With the upcoming Ashes series also being in Australia, this brings another level of pressure for the England players in particular.
Although Australia will be under pressure from an expectant home crowd, England face the prospect of entering into a partisan environment and facing a couple of months of abuse in a place where they will be regularly reminded that they have not won a Test for 15 years.
They will also be up against the Australian media, with photographs of them arriving in airports bleary eyed or trying to relax on the golf course being splashed across the front pages of the newspapers.
Captain Stokes and talisman Joe Root can expect a particularly difficult time, with Australians still smarting from prior Stokes heroics and constantly relishing in Root’s failure to score a Test century in Australia to date.
“This is particularly the case when playing in Australia, the build up for that first game is immense,” said Bull.

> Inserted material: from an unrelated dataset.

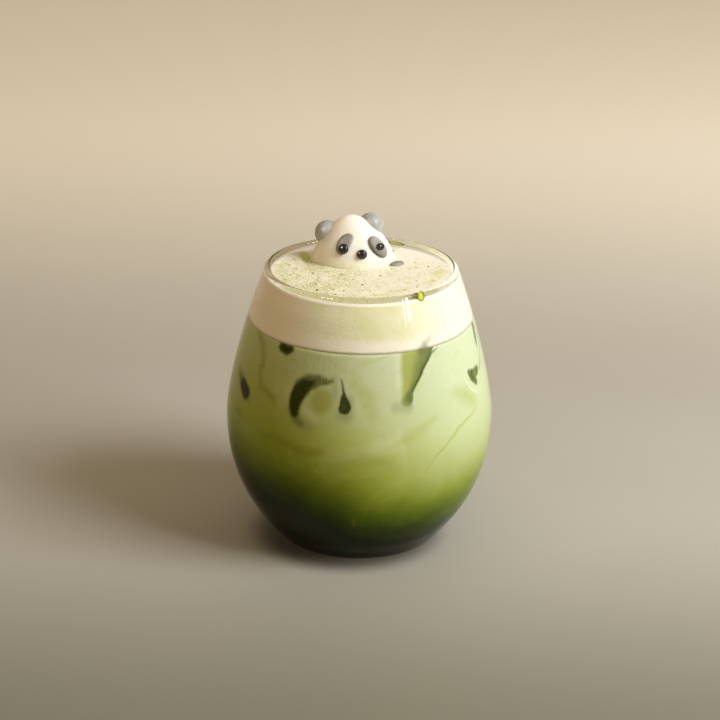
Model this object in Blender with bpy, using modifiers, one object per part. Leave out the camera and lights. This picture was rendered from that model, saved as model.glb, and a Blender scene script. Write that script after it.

“If you speak to any English cricketer, who has taken part in a series in Australia, they will talk about the pressure that the environment creates.”
England may be boosted though by the fact that the first Test is not taking place at The Gabba in Brisbane for the first time in 40 years.
“You don’t need to have to do too much research to find all the anecdotes that the English players have given about what it’s like fielding on the boundary in that cauldron. It is tough,” notes Bull.
However, Perth’s Optus Stadium will still not be an easy place to go and can fit in around 20,000 more fans “baying for blood and desperate for the English to fail”.
“I’m not quite sure there’s anything quite like being English in Australia, performing in front of an Ashes crowd at one of those huge grounds,” said Bull.
The time for talking is almost over and the distant memories of previous Ashes utopias or nightmares will continue to fade.
Although Harmison to Flintoff, Starc to Burns and Cummins to Crawley may be superseded by another iconic opening Ashes moment, Bull does not believe that this will decide the urn’s ultimate destination.
“You can’t honestly say that one ball is going to determine the outcome of a 25 day series,” he said.